The basic gist of the fight between the feds and the BCC (per the DOJ’s July 20th court petition filing) is that the DEA and DOJ want specific information about six “entities” (which really means three corporations and each corporation’s “presumed owner”) that hold BCC licenses. The feds are conducting a criminal investigation (for violations of the CSA), and the BCC is refusing to provide that information.
Specifically, at the end of last year, the DEA served an administrative subpoena on the BCC (which it later withdrew and then re-issued an identical subpoena in January of this year) requesting unredacted cannabis licenses, cannabis license applications, and shipping manifests for these licensees from January 1, 2018 (when licensing began in California) through January 9, 2020. In the January subpoena (which is standard and boilerplate), the DEA wrote that “the information sought . . . is relevant and material to a legitimate law enforcement inquiry . . .”
In response, the BCC responded (via letter) that it wouldn’t produce the desired documents because the subpoena “does not specify the relevancy” and requested information that is “confidential, protected, and part of pending licensing investigations.” The DEA then, for a matter of months, tried to persuade and negotiate with the BCC and the California Attorney General to cooperate, but the BCC wouldn’t budge, so the feds took the matter to federal court for enforcement of the subpoena against the BCC.

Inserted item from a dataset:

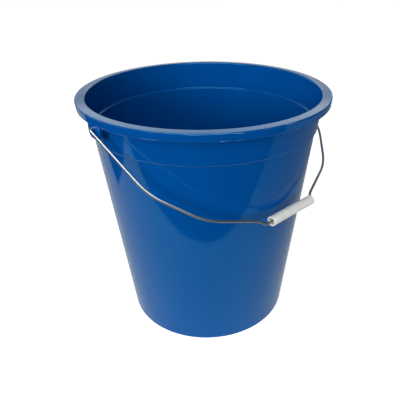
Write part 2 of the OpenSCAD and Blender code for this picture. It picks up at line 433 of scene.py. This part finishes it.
# the bail: one wire drawn flat, X across and Y down its own plane, then hung from the pivots
bail = dict(wire=3.3, sides=24, bendStep=4,  # degrees between rings round a bend
            legX=177.5, hookX=165, hookLength=4, hookBend=3.2, kink=8.6, seatLength=88,
            shoulders=[[159.5, 103.6, 80], [115, 159.7, 80]], endRound=0.5)


def bailCorners():
    w = bail
    half = [[w["hookX"], w["hookLength"] + w["hookBend"], 0], [w["hookX"], 0, w["hookBend"]],
            [w["legX"], 0, w["hookBend"]]] + w["shoulders"]
    half += [[w["seatLength"] / 2 + w["kink"], bailDrop - w["kink"], w["kink"]],
             [w["seatLength"] / 2, bailDrop, w["kink"]]]
    return half + [[-x, y, bend] for x, y, bend in reversed(half)]


def hangBail(bm):
    down = Vector((0, -cos(bailTilt), -sin(bailTilt)))
    across = Vector((1, 0, 0))
    plane = Matrix((across, down, across.cross(down))).transposed().to_4x4()
    bmesh.ops.transform(bm, matrix=Matrix.Translation(pivot / mm) @ plane, verts=bm.verts)


def makeBail():
    w = bail
    corners = bailCorners()
    points = [Vector((x, y, 0)) for x, y, bend in corners]
    count = len(points)
    bm = bmesh.new()
    first = (points[1] - points[0]).normalized()
    turned = Vector((0, 0, 1)).rotation_difference(first).to_matrix().to_4x4()
    bmesh.ops.create_circle(bm, cap_ends=True, radius=w["wire"] / 2, segments=w["sides"],
                            matrix=Matrix.Translation(points[0]) @ turned)
    ring = bm.verts[:] + bm.edges[:]
    reach = 0
    for i in range(1, count):
        ahead = (points[i] - points[i - 1]).normalized()
        nextReach = 0
        if i < count - 1:
            nextReach = cornerReach(points[i - 1], points[i], points[i + 1], corners[i][2])
        run = (points[i] - points[i - 1]).length - reach - nextReach
        edges = [g for g in ring if isinstance(g, bmesh.types.BMEdge)]
        ring = bmesh.ops.extrude_edge_only(bm, edges=edges)["geom"]
        ringVerts = [g for g in ring if isinstance(g, bmesh.types.BMVert)]
        bmesh.ops.translate(bm, vec=ahead * run, verts=ringVerts)
        ring = ringVerts + [g for g in ring if isinstance(g, bmesh.types.BMEdge)]
        reach = nextReach
        if i == count - 1:
            break
        after = (points[i + 1] - points[i]).normalized()
        turn = ahead.angle(after)
        side = 1 if ahead.cross(after).z > 0 else -1
        centre = points[i] - ahead * reach + Vector((-ahead.y, ahead.x, 0)) * side * corners[i][2]
        ring = bmesh.ops.spin(bm, geom=ring, cent=centre, axis=(0, 0, side), angle=turn,
                              steps=ceil(turn * 180 / pi / w["bendStep"]), use_duplicate=False)["geom_last"]
    lastEdges = [g for g in ring if isinstance(g, bmesh.types.BMEdge)]
    bmesh.ops.contextual_create(bm, geom=lastEdges)
    # the wire's two cut ends lose their sharp edges
    cutEdges = [edge for face in bm.faces if len(face.verts) > 4 for edge in face.edges]
    bmesh.ops.bevel(bm, geom=cutEdges, affect="EDGES", offset=w["endRound"], segments=3, profile=0.5,
                    material=-1)
    hangBail(bm)
    return makePiece("bail_wire", bm, zinc, "bail", "bail")


makeBail()
print("bail done")

# the grip: a cut length of tube on the seat
grip = dict(length=80, outer=6.3, wall=1.4, cutRound=0.35, turns=72)


def makeGrip():
    g = grip
    half, inner, bend = g["length"] / 2, g["outer"] - g["wall"], g["cutRound"]
    bm = bmesh.new()
    drawOutline(bm, [[-half, inner, 0, bend], [-half, g["outer"], 0, bend],
                     [half, g["outer"], 0, bend], [half, inner, 0, bend]], closed=True, segments=4)
    bmesh.ops.spin(bm, geom=bm.verts[:] + bm.edges[:], cent=(0, 0, 0), axis=(1, 0, 0),
                   angle=2 * pi, steps=g["turns"], use_merge=True, use_duplicate=False)
    bmesh.ops.translate(bm, vec=seat / mm, verts=bm.verts)
    return makePiece("grip_tube", bm, white, "grip", "grip")


makeGrip()
print("grip done")

# the camera, in millimetres and degrees
view = dict(
    distance=613.64, height=512.3, azimuth=41.26, pan=1.748, tilt=28.035, roll=-0.407,
    focal=40.74, sensor=36,
    shiftRight=-0.0463, shiftUp=-0.0267,  # the shift keeps the bucket where it stands in the frame
)


def makeCamera():
    v = view
    turn = radians(v["azimuth"])
    heading, tilt, roll = turn + radians(v["pan"]), radians(v["tilt"]), radians(v["roll"])
    forward = Vector((sin(heading) * cos(tilt), cos(heading) * cos(tilt), -sin(tilt)))
    level = Vector((cos(heading), -sin(heading), 0))
    upward = level.cross(forward)
    right = level * cos(roll) + upward * sin(roll)
    up = upward * cos(roll) - level * sin(roll)
    camera = bpy.data.objects.new("camera", bpy.data.cameras.new("camera"))
    camera.data.sensor_width = v["sensor"]
    camera.data.lens = v["focal"]
    camera.data.shift_x = v["shiftRight"]
    camera.data.shift_y = v["shiftUp"]
    camera.data.clip_start = 0.01
    place = Vector((-v["distance"] * sin(turn), -v["distance"] * cos(turn), v["height"])) * mm
    camera.matrix_world = Matrix.Translation(place) @ Matrix((right, up, -forward)).transposed().to_4x4()
    bpy.context.scene.collection.objects.link(camera)
    bpy.context.scene.camera = camera
    return Vector((sin(turn), cos(turn), 0)), Vector((cos(turn), -sin(turn), 0))


away, rightward = makeCamera()

# the stage: white paper that only the camera sees, and a grey sheet that the bucket is lit by and mirrors
stage = dict(
    paperColour="#F4F4F4", paperGlow=0.75, paperReach=5, paperBend=2, paperHeight=6,  # metres
    sheetColour="#CDD1C8", sheetDark="#7E8888", sheetGlow=0.35, sheetDrop=1,  # mm below the foot
    sheetFade=(0.05, 0.6),  # metres to the right, between which the grey sheet darkens
    # outline of the grey sheet, millimetres towards the viewer and to the right; the room beyond it is dark
    sheetOutline=[(315, 3000), (315, -60), (305, -148), (297, -221), (257, -414), (212, -705),
                  (88, -578), (-74, -469), (-227, -622), (-3000, -3400), (-3000, 3000)],
)


def stagePlace(front, right, height):
    return rightward * right - away * front + Vector((0, 0, height))


def makePaper():
    # a round sweep of paper: a flat floor that bends up into the background
    s = stage
    bm = bmesh.new()
    drawOutline(bm, [[0, 0, 0, 0], [s["paperReach"], 0, 0, s["paperBend"]],
                     [s["paperReach"], 0, s["paperHeight"], 0]], segments=12)
    bmesh.ops.spin(bm, geom=bm.verts[:] + bm.edges[:], cent=(0, 0, 0), axis=(0, 0, 1),
                   angle=2 * pi, steps=64, use_merge=True, use_duplicate=False)
    bmesh.ops.remove_doubles(bm, verts=bm.verts, dist=mm)
    return stageSheet("white_paper", bm, whitePaper())


def makeSheet(name, corners, material):
    bm = bmesh.new()
    bm.faces.new([bm.verts.new(c) for c in corners])
    return stageSheet(name, bm, material)


def stageSheet(name, bm, material):
    bmesh.ops.recalc_face_normals(bm, faces=bm.faces)
    mesh = bpy.data.meshes.new(name)
    bm.to_mesh(mesh)
    bm.free()
    mesh.materials.append(material)
    sheet = bpy.data.objects.new(name, mesh)
    bpy.context.scene.collection.objects.link(sheet)
    return sheet


def whitePaper():
    # matte paper, an even white
    s = stage
    material, tree = newMaterial("white paper")
    shader = addNode(tree, "ShaderNodeBsdfPrincipled",
                     {"Base Color": linear(s["paperColour"]), "Roughness": 0.8, "Specular IOR Level": 0.0,
                      "Emission Color": [1, 1, 1, 1], "Emission Strength": s["paperGlow"]})
    addNode(tree, "ShaderNodeOutputMaterial", {}, {"Surface": shader.outputs[0]})
    return material


def greySheet():
    # matte grey paper that the gloss wall mirrors, darker to the right where less light falls on it
    s = stage
    material, tree = newMaterial("grey sheet")
    place = addNode(tree, "ShaderNodeTexCoord").outputs["Object"]
    across = addNode(tree, "ShaderNodeVectorMath", {"operation": "DOT_PRODUCT", 1: rightward},
                     {0: place}).outputs["Value"]
    start, end = s["sheetFade"]
    fade = addNode(tree, "ShaderNodeMapRange",
                   {"interpolation_type": "SMOOTHSTEP", "From Min": start, "From Max": end},
                   {"Value": across}).outputs[0]
    colour = addNode(tree, "ShaderNodeMix",
                     {"data_type": "RGBA", 6: linear(s["sheetColour"]), 7: linear(s["sheetDark"])},
                     {0: fade}).outputs[2]
    shader = addNode(tree, "ShaderNodeBsdfPrincipled",
                     {"Roughness": 0.8, "Specular IOR Level": 0.0, "Emission Strength": s["sheetGlow"]},
                     {"Base Color": colour, "Emission Color": colour})
    addNode(tree, "ShaderNodeOutputMaterial", {}, {"Surface": shader.outputs[0]})
    return material


# the sky; each pair is where a change begins and ends, going up, away from the viewer or to the right
sky = dict(
    colour="#F6F8FA",
    horizon=0.85, top=0.30, climb=(0.1, 0.8),
    band=1.2, bandStart=(0.27, 0.34), bandEnd=(0.6, 0.42), bandBehind=(0.5, 0.8),  # brighter behind the rim
    front=0.5, frontEdge=(-0.7, -0.1),
    right=0.15, rightEdge=(0.3, 0.8),
    left=0.65, leftEdge=(-0.7, -0.1),
    below=0.012, belowEdge=(-0.01, 0.01),  # the dark room round the sheet
)


def makeSky():
    s = sky
    world = bpy.data.worlds.new("soft studio")
    bpy.context.scene.world = world
    world.use_nodes = True
    tree = world.node_tree
    tree.nodes.clear()
    look = addNode(tree, "ShaderNodeTexCoord").outputs["Generated"]
    height = addNode(tree, "ShaderNodeSeparateXYZ", {}, {0: look}).outputs["Z"]
    facing = addNode(tree, "ShaderNodeVectorMath", {"operation": "DOT_PRODUCT", 1: away},
                     {0: look}).outputs["Value"]
    across = addNode(tree, "ShaderNodeVectorMath", {"operation": "DOT_PRODUCT", 1: rightward},
                     {0: look}).outputs["Value"]

    # darker towards the top, with a bright band low down behind the bucket
    start, end = s["climb"]
    climb = addNode(tree, "ShaderNodeMapRange",
                    {"interpolation_type": "SMOOTHSTEP", "From Min": start, "From Max": end,
                     "To Min": s["horizon"], "To Max": s["top"]}, {"Value": height}).outputs[0]
    start, end = s["bandStart"]
    bandUp = addNode(tree, "ShaderNodeMapRange",
                     {"interpolation_type": "SMOOTHSTEP", "From Min": start, "From Max": end,
                      "To Max": s["band"]}, {"Value": height}).outputs[0]
    start, end = s["bandEnd"]
    bandDown = addNode(tree, "ShaderNodeMapRange",
                       {"interpolation_type": "SMOOTHSTEP", "From Min": start, "From Max": end},
                       {"Value": height}).outputs[0]
    band = addNode(tree, "ShaderNodeMath", {"operation": "MULTIPLY"}, {0: bandUp, 1: bandDown}).outputs[0]
    start, end = s["bandBehind"]
    behind = addNode(tree, "ShaderNodeMapRange",
                     {"interpolation_type": "SMOOTHSTEP", "From Min": start, "From Max": end},
                     {"Value": facing}).outputs[0]
    backBand = addNode(tree, "ShaderNodeMath", {"operation": "MULTIPLY"}, {0: band, 1: behind}).outputs[0]

    # weaker on the viewer's side, to the left and most of all to the right
    start, end = s["frontEdge"]
    front = addNode(tree, "ShaderNodeMapRange",
                    {"interpolation_type": "SMOOTHSTEP", "From Min": start, "From Max": end,
                     "To Min": s["front"], "To Max": 1.0}, {"Value": facing}).outputs[0]
    start, end = s["rightEdge"]
    right = addNode(tree, "ShaderNodeMapRange",
                    {"interpolation_type": "SMOOTHSTEP", "From Min": start, "From Max": end,
                     "To Min": 1.0, "To Max": s["right"]}, {"Value": across}).outputs[0]
    start, end = s["leftEdge"]
    left = addNode(tree, "ShaderNodeMapRange",
                   {"interpolation_type": "SMOOTHSTEP", "From Min": start, "From Max": end,
                    "To Min": s["left"]}, {"Value": across}).outputs[0]
    flanks = addNode(tree, "ShaderNodeMath", {"operation": "MULTIPLY"}, {0: left, 1: right}).outputs[0]
    level = addNode(tree, "ShaderNodeMath", {"operation": "MULTIPLY_ADD"},
                    {0: climb, 1: front, 2: backBand}).outputs[0]
    level = addNode(tree, "ShaderNodeMath", {"operation": "MULTIPLY"}, {0: level, 1: flanks}).outputs[0]

    start, end = s["belowEdge"]
    above = addNode(tree, "ShaderNodeMapRange", {"From Min": start, "From Max": end},
                    {"Value": height}).outputs[0]
    lit = addNode(tree, "ShaderNodeMix", {"data_type": "FLOAT", 2: s["below"]},
                  {0: above, 3: level}).outputs[0]
    shade = addNode(tree, "ShaderNodeBackground", {"Color": linear(s["colour"])}, {"Strength": lit})
    addNode(tree, "ShaderNodeOutputWorld", {}, {"Surface": shade.outputs[0]})


lamps = dict(
    colour="#FCFDFF", aim=0.25,  # metres up the bucket
    # three light the bucket without being mirrored in it, and the strip overhead shows only as gloss
    places=dict(  # metres and watts
        window=dict(front=1.5, right=-0.95, height=0.72, width=1.2, tall=0.5, power=17, use="light"),
        ceiling=dict(front=1.55, right=-0.4, height=1.45, width=1.0, tall=1.0, power=13, use="light"),
        card=dict(front=0.3, right=1.1, height=0.14, width=0.5, tall=0.16, power=3.2, use="light"),
        strip=dict(front=0.85, right=-0.2, height=1.5, width=1.7, tall=0.8, power=22, use="gloss"),
    ),
)


def makeLamp(name, place):
    light = bpy.data.lights.new(name, "AREA")
    light.shape = "RECTANGLE"
    light.size, light.size_y = place["width"], place["tall"]
    light.energy = place["power"]
    light.color = linear(lamps["colour"])[:3]
    lamp = bpy.data.objects.new(name, light)
    lamp.location = stagePlace(place["front"], place["right"], place["height"])
    target = Vector((0, 0, lamps["aim"]))
    lamp.rotation_euler = (target - lamp.location).to_track_quat("-Z", "Y").to_euler()
    lamp.visible_glossy = place["use"] != "light"
    lamp.visible_diffuse = place["use"] != "gloss"
    bpy.context.scene.collection.objects.link(lamp)


def makeStage():
    s = stage
    paper = makePaper()
    paper.visible_diffuse = False
    paper.visible_glossy = False
    paper.visible_transmission = False
    paper.visible_shadow = False
    corners = [stagePlace(front * mm, right * mm, -s["sheetDrop"] * mm)
               for front, right in s["sheetOutline"]]
    sheet = makeSheet("grey_sheet", corners, greySheet())
    sheet.visible_camera = False
    for name, place in lamps["places"].items():
        makeLamp(name, place)
    makeSky()
    bpy.context.scene.view_settings.view_transform = "Standard"


makeStage()
print("stage done")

In its July filing, the DOJ/DEA mainly relies on DOJ/DEA compliance with its subpoena power and authority to investigate pursuant to the CSA, the corresponding procedural components, and that all was in line with the Fourth Amendment (which institutes a “reasonableness” requirement based on relevancy and scope of the subpoena, itself). The DOJ/DEA also uses the Supremacy Clause in its arguments to bypass the application of any California cannabis or privacy laws or regulations previously touted by the BCC in its letter earlier this year.
In response to the DOJ/DEA petition, on July 29th (as first reported by Marijuana Moment with a copy of the filing), the California Attorney General fought back, arguing that the DEA/DOJ failed to prove either the relevance or reasonableness of the subject subpoena (and also revealed that the DEA/DOJ is targeting distributors in this investigation). Importantly, the BCC admits that the DEA/DOJ complied with procedural requirements and that the DEA has the requisite authority from Congress to investigate violations of the CSA accordingly.
The BCC’s lone (and probably best) attack under federal law is that the DEA/DOJ failed to prove that the requested records are “relevant to the investigation,” and that the DEA “failed to include a statement [in the subpoena] describing how the subpoenaed records are in fact relevant to the DEA investigation.” California is taking the position that, at minimum, the DEA needs to produce an affidavit of an investigating DEA agent as to how and why the requested records are relevant to the current criminal investigation. The DEA’s/DOJ’s position on this is that the subpoena on its face demonstrates the records’ relevance to the DEA investigation.
The California A/G also cited California State laws regarding confidentiality, trade secrets, and privacy laws as justifications for non-disclosure, but it’s seemingly only raising those “defenses” in its role as a state administrative agency that’s obligated to take those positions regardless of federal law.
The main question at issue in this case is whether the subject subpoena demonstrates relevance on its face without further substantiation by the DEA (namely, via an affidavit by an agent on the investigation). My take is that the BCC will likely lose this battle and will eventually have to comply with the subpoena. The reason being that federal courts have no choice but to enforce federal administrative subpoenas unless (and this is a big unless) “the evidence sought by the subpoena is plainly incompetent or irrelevant to any lawful purpose of the agency,” which is a pretty low bar. On this point, DOJ/DEA cite to solid federal case law regarding how “unconstrained” this relevance standard is in application regarding administrative subpoenas. Plus, there is no requirement under federal law that a subpoena be accompanied by an affidavit or a declaration to achieve relevance.
While we’re certainly proud of the BCC for defending itself and forcing the DOJ/DEA through the paces of total and complete compliance around the federal administrative subpoena power, this isn’t one where we see the federal court siding with the State of California (but we’d be happily surprised if it did!). Several interesting things are bound to come out of this case/investigation, and this highlights most for cannabis businesses (especially in California) that the feds are indeed alive and well and still watching.